Instruction:
Pick out each line containing the string "from" and copy it.

━━━ Records supplied

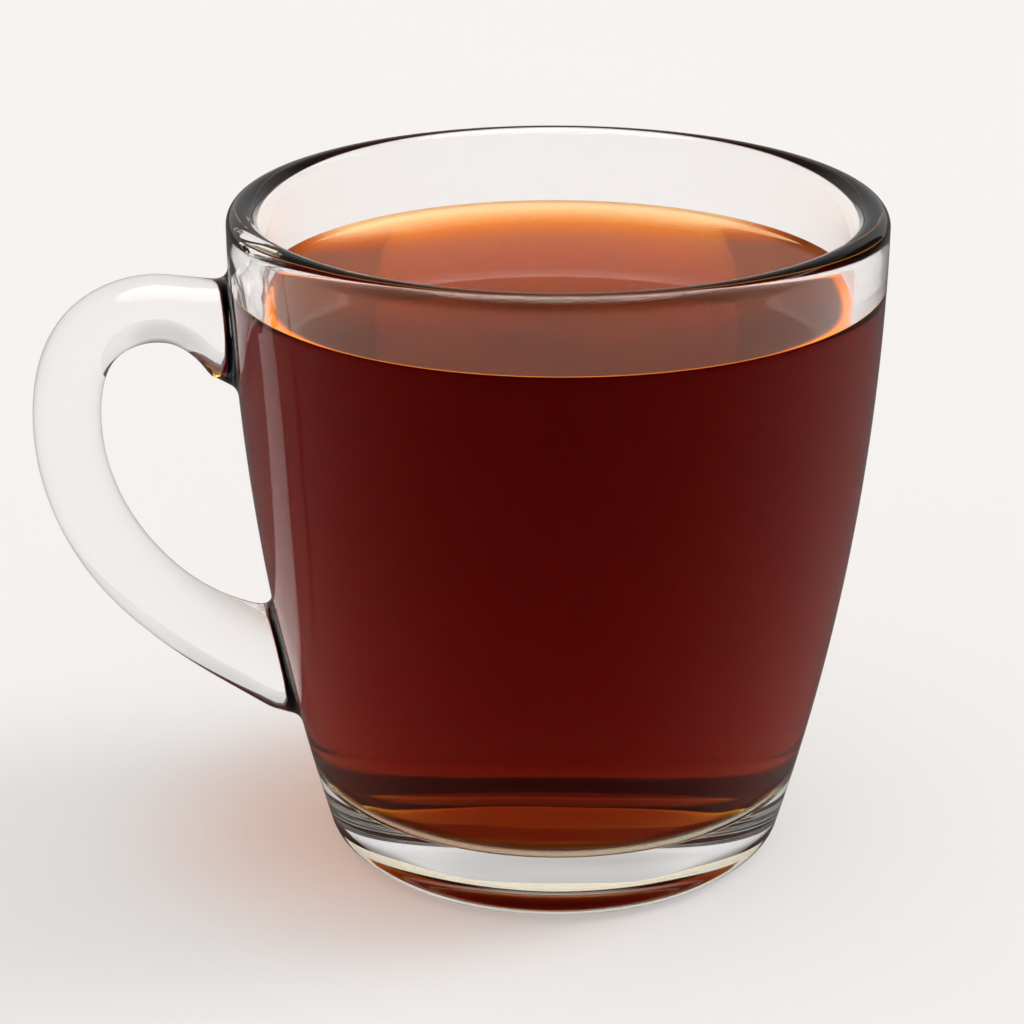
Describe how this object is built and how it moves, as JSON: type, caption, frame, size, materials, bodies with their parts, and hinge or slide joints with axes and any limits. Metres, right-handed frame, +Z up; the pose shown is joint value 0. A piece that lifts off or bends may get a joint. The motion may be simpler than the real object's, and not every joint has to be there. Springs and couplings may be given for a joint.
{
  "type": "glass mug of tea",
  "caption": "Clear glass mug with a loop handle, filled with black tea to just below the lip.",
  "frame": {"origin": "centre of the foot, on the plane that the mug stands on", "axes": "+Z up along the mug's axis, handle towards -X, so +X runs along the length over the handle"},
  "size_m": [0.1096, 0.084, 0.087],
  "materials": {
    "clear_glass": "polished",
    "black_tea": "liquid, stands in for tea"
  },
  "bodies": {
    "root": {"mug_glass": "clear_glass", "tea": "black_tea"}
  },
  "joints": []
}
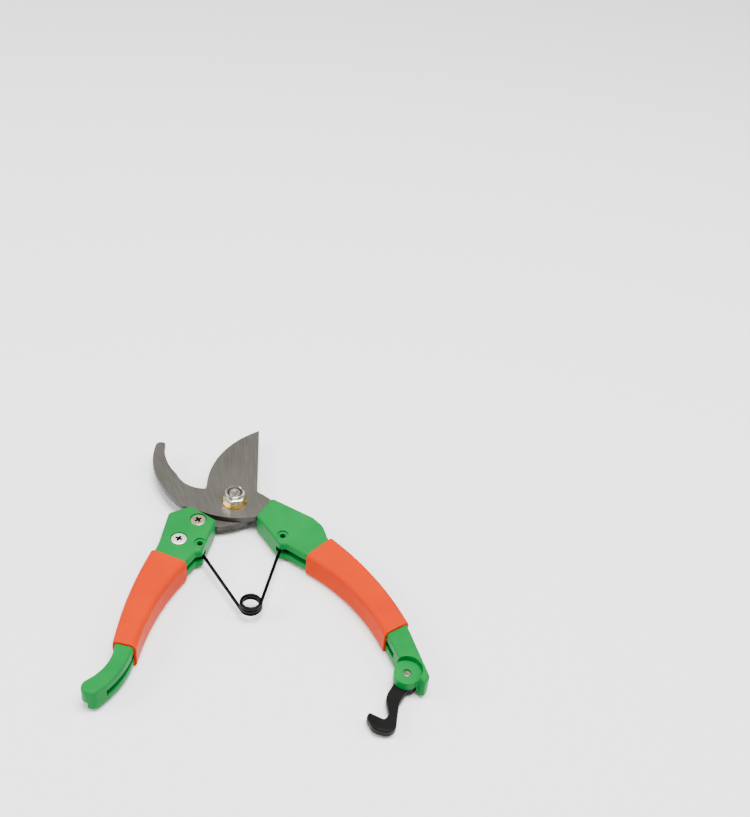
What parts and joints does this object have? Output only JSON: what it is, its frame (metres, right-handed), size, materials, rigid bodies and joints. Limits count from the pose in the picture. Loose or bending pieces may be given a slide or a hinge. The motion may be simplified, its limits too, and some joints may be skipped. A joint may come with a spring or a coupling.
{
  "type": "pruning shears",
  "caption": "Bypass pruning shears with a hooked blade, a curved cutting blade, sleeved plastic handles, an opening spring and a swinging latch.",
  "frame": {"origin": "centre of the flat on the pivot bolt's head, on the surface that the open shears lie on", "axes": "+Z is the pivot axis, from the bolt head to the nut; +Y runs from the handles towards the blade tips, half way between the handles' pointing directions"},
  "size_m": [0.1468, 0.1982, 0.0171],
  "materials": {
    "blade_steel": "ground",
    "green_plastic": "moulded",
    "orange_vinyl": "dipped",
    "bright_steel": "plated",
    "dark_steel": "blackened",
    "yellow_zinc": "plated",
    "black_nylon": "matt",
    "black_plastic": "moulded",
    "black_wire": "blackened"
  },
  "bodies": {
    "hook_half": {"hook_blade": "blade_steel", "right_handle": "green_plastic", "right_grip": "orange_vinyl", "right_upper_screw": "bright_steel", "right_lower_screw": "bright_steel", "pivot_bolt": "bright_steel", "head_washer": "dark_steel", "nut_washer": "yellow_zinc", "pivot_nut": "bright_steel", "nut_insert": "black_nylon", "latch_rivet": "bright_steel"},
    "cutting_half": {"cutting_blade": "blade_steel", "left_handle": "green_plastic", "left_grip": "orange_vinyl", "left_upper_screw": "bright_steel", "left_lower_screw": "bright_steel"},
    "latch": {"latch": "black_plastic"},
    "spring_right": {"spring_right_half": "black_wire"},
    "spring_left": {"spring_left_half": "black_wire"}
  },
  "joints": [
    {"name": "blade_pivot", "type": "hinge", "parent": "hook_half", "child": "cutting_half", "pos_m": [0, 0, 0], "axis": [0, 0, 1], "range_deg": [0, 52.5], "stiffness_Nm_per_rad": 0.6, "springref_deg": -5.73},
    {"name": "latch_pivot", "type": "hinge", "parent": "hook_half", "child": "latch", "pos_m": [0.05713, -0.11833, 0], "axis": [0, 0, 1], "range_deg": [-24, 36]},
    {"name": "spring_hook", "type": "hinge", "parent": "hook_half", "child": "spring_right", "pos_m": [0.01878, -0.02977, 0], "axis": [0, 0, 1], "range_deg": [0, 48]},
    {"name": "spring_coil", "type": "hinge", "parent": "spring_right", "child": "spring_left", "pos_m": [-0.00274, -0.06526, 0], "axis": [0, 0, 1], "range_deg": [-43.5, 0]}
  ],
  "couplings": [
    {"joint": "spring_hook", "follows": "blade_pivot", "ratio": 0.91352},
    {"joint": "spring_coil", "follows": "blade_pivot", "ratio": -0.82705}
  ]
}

━━━━━━
━━━ Records supplied

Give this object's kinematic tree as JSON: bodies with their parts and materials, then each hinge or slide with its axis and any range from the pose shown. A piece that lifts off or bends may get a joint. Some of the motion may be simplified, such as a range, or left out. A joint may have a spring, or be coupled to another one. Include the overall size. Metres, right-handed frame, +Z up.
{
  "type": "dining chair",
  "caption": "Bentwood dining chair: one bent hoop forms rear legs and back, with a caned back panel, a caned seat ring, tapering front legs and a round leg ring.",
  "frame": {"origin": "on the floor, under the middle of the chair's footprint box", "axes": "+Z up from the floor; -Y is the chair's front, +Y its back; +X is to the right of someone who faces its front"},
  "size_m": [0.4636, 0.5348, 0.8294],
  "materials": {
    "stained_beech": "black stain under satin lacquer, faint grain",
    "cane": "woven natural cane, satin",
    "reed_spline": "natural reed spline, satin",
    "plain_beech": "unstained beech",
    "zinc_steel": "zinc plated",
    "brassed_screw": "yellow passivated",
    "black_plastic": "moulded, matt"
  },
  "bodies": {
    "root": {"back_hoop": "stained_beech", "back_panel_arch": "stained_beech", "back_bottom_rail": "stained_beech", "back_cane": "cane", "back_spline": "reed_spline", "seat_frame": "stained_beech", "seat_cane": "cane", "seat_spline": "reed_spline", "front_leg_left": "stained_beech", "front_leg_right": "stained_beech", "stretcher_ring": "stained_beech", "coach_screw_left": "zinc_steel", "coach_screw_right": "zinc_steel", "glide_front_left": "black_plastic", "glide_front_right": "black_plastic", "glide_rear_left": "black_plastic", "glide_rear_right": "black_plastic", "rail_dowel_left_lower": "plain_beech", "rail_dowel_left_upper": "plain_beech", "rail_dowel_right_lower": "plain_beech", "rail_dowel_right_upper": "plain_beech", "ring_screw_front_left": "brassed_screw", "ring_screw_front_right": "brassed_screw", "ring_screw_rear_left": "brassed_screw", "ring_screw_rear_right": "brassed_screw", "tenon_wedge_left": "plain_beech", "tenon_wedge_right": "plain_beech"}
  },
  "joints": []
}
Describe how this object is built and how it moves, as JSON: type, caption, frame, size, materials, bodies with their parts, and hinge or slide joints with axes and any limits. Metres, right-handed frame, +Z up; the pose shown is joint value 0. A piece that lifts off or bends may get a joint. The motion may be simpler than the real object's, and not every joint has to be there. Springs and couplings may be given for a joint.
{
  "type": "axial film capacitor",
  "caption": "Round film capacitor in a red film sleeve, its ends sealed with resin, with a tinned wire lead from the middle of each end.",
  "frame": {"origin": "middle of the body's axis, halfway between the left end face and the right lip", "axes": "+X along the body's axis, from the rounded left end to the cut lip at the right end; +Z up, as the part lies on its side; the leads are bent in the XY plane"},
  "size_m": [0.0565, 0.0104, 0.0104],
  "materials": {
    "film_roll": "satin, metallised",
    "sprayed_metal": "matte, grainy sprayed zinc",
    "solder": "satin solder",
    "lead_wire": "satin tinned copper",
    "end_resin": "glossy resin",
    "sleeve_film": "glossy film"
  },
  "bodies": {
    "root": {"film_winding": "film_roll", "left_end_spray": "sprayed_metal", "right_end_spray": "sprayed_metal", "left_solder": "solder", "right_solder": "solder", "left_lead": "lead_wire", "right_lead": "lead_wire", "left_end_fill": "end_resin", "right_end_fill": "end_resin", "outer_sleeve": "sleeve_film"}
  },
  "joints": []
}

━━━━━━

Response:
What parts and joints does this object have? Output only JSON: what it is, its frame (metres, right-handed), size, materials, rigid bodies and joints. Limits count from the pose in the picture. Loose or bending pieces may be given a slide or a hinge. The motion may be simplified, its limits too, and some joints may be skipped. A joint may come with a spring or a coupling.
  "frame": {"origin": "centre of the flat on the pivot bolt's head, on the surface that the open shears lie on", "axes": "+Z is the pivot axis, from the bolt head to the nut; +Y runs from the handles towards the blade tips, half way between the handles' pointing directions"},
Give this object's kinematic tree as JSON: bodies with their parts and materials, then each hinge or slide with its axis and any range from the pose shown. A piece that lifts off or bends may get a joint. Some of the motion may be simplified, such as a range, or left out. A joint may have a spring, or be coupled to another one. Include the overall size. Metres, right-handed frame, +Z up.
  "frame": {"origin": "on the floor, under the middle of the chair's footprint box", "axes": "+Z up from the floor; -Y is the chair's front, +Y its back; +X is to the right of someone who faces its front"},
  "caption": "Round film capacitor in a red film sleeve, its ends sealed with resin, with a tinned wire lead from the middle of each end.",
  "frame": {"origin": "middle of the body's axis, halfway between the left end face and the right lip", "axes": "+X along the body's axis, from the rounded left end to the cut lip at the right end; +Z up, as the part lies on its side; the leads are bent in the XY plane"},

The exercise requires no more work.